On Patterson Field, in front of a limited number of guests who were masked and physically distanced—and while a virtual audience tuned in via livestream—the Ursinus College Class of 2021 brought their undergraduate careers to a close on Saturday, May 15, marking the end of an academic year that was challenging, unique, and historic.

“This is a unique moment in time and—in a year marked with such uncertainty—you’ve demonstrated a tremendous amount of fortitude,” President Brock Blomberg said during the ceremony. “I admire you for that. It has not been easy. You’ve navigated a senior year overshadowed by a global pandemic, and our country is faced with social unrest, racial tension, and political divide.”

“But as I look out at each of you, I am filled with optimism and hope,” he said. “I have no doubt that you are equipped to leave this campus and tackle the challenges of the world head-on. Time and again, you’ve demonstrated your resolve and your ability to find creative solutions to problems.”

Last March, the COVID-19 pandemic forced students to return home and learn remotely. In-person instruction returned in the fall of 2020, but the circumstances were different. Students had to adjust to an aggressive weekly testing policy; outdoor classrooms; gathering restrictions; and other residential guidance in order to keep the on-campus community as safe and healthy as possible. But due to a commitment from the entire community to “Defend the Den,” the academic year proved to be successful.

In a commencement speech posted to the Ursinus website, Class of 2021 President Margot Robbins said the pandemic “allowed us to develop skills needed to flourish outside of the Ursinus community, such as flexibility and resiliency.”

In a pre-recorded speech, student speaker Jess Greenburg ’21 spoke of the many Ursinus graduates who paved the way for equality and representation at the institution. “Our ancestors fought so that we could do what they could not: receive an education, vote, and experience greater equality than they did. Today, we have made them proud.”

“Each and every one of us has built on their efforts by learning and living together as a diverse and unified community,” she said, challenging her classmates to ask themselves what they will do to better their futures and create a world that is empathetic and just for all people.

Award-winning author Min Jin Lee, an acclaimed novelist known for her deeply impactful portrayals of immigration, prejudice and self-discovery, virtually addressed the classes of 2020 and 2021 during commencement weekend.

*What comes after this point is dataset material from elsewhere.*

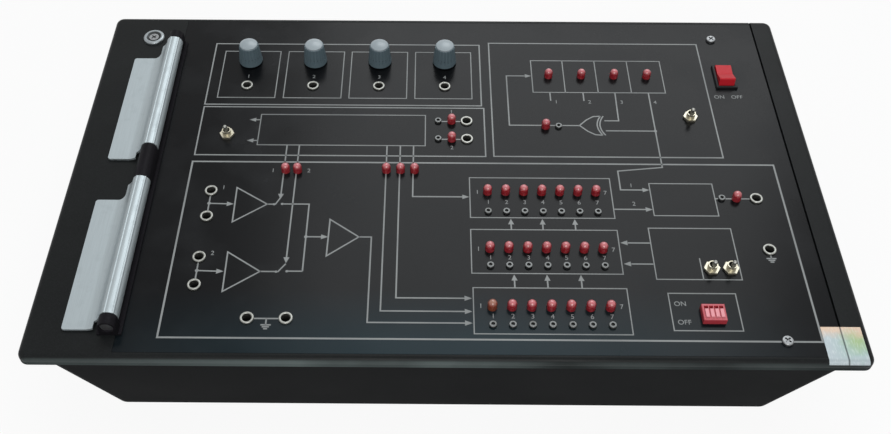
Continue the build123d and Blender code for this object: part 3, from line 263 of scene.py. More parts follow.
def make_moulded_skin():
    """Grained plastic with dust on top, uneven gloss and a painted highlight on the rim's outer edge."""
    group, given = new_group(
        "moulded_skin",
        {"Dust": 0.3, "Grain size": 0.0005, "Rough": 0.5, "Gloss patches": 0.1, "Rim highlight": 0.0,
         "Half width": 1.0, "Half depth": 1.0},
        {"Tint": (0.02, 0.02, 0.02, 1.0), "Dust colour": (0.2, 0.2, 0.2, 1.0),
         "Highlight colour": (0.1, 0.1, 0.1, 1.0)},
    )
    grain = noise_of_size(group, given["Grain size"], fine_detail)
    dusty = mixed(group, dust_on_top(group, given["Dust"]), given["Tint"], given["Dust colour"])
    pits = sum_up(group, "MULTIPLY", ramp(group, grain, *pit_band), pit_share)
    colour = mixed(group, pits, dusty, given["Dust colour"])
    # Painted highlight along the rim's outer edge, mixed over the colour.
    rim_light = painted_rim_highlight(group, given["Half width"], given["Half depth"], given["Rim highlight"])
    colour = mixed(group, rim_light, colour, given["Highlight colour"])
    cloud = sum_up(group, "SUBTRACT", noise_of_size(group, gloss_patch_size), 0.5)
    rough = sum_up(group, "MULTIPLY_ADD", cloud, given["Gloss patches"], given["Rough"])
    return close_group(group, colour, rough, grain)


moulded_skin = make_moulded_skin()


def surfaced(name, group, values, depth, plain=None):
    """A material whose colour, roughness and relief come from a surface group; its other numbers are
    set on the shader's own sockets."""
    material = bpy.data.materials.new(name)
    material.use_nodes = True
    tree = material.node_tree
    tree.nodes.clear()
    surface = put(tree, "ShaderNodeGroup", values, node_tree=group).outputs
    relief = put(tree, "ShaderNodeBump", {"Height": surface["Height"], "Distance": depth}).outputs[0]
    shader = put(tree, "ShaderNodeBsdfPrincipled", {
        "Base Color": surface["Colour"],
        "Roughness": surface["Roughness"],
        "Normal": relief,
        **(plain or {}),
    })
    put(tree, "ShaderNodeOutputMaterial", {"Surface": shader.outputs[0]})
    return material


def dress(material, *names):
    """Gives CAD nodes their material."""
    for name in names:
        slots = nodes[name].data.materials
        slots.clear()
        slots.append(material)


case_plastic = surfaced(
    "case_plastic", moulded_skin,
    {"Tint": case_black, "Dust colour": case_dust, "Dust": 0.05, "Grain size": case_grain, "Rough": 0.46,
     "Gloss patches": 0.12, **rim_highlight_paint},
    depth=case_grain_depth, plain={"Specular IOR Level": 0.004},
)
frame_plastic = surfaced(
    "frame_plastic", moulded_skin,
    {"Tint": frame_black, "Dust colour": case_dust, "Dust": 0.10, "Grain size": frame_grain, "Rough": 0.36,
     "Gloss patches": 0.15, **rim_highlight_paint},
    depth=case_grain_depth, plain={"Specular IOR Level": 0.08},
)
dress(case_plastic, "base_tub")
dress(frame_plastic, "top_frame")

# The feet: four round pads of black rubber under the floor of the case, on which the module stands.
# They are matt and slightly chalky.
foot_rubber = surfaced(
    "foot_rubber", moulded_skin,
    {"Tint": (0.018, 0.018, 0.018, 1.0), "Dust colour": (0.10, 0.10, 0.10, 1.0), "Dust": 0.4,
     "Grain size": 0.0004, "Rough": 0.85, "Gloss patches": 0.05},
    depth=0.00003,
)
dress(foot_rubber, "feet")

# The circuit boards: glass-epoxy laminate under green solder mask, with copper tracks showing through
# as slightly paler lines.
track_band = (0.28, 0.34)
mask_patch_size = 0.01
mask_patch_roughness = 0.1


def make_board_skin():
    """Solder mask over tracks and pads."""
    group, given = new_group(
        "board_skin",
        {"Rough": 0.3, "Track size": 0.0025},
        {"Tint": (0.02, 0.12, 0.05, 1.0), "Track colour": (0.05, 0.22, 0.09, 1.0)},
    )
    cells = put(
        group, "ShaderNodeTexVoronoi",
        {"Vector": place_on_piece(group), "Scale": sum_up(group, "DIVIDE", 1.0, given["Track size"])},
        distance="CHEBYCHEV", feature="F1",
    )
    tracks = fade(group, cells.outputs["Distance"], *track_band)
    colour = mixed(group, tracks, given["Tint"], given["Track colour"])
    cloud = noise_of_size(group, mask_patch_size)
    rough = sum_up(group, "MULTIPLY_ADD", cloud, mask_patch_roughness, given["Rough"])
    return close_group(group, colour, rough, tracks)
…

In her remarks, Lee said, “For 15 months … you and I have endured many puzzling trials and challenges brought by the pandemic. This is our extraordinary event that you and I have shared together. And what I can say from my vantage point, and from having considered the four questions that I didn’t have the privilege of learning at Ursinus, but from life itself … is that I know that you Ursinus graduates … are 100 percent prepared for all of the beauty and the challenges ahead. And I want you to know that I’m pleased for you and I am proud of you.”

Lee, the author of Pachinko, was presented with an Honorary Doctor of Humane Letters.

“When you leave Ursinus, ask yourself what matters most to you. Seek out ways to live together with understanding, not bias. Think about how your actions impact others on the broadest possible scale. And challenge yourself when you ask What will I do?” Blomberg said.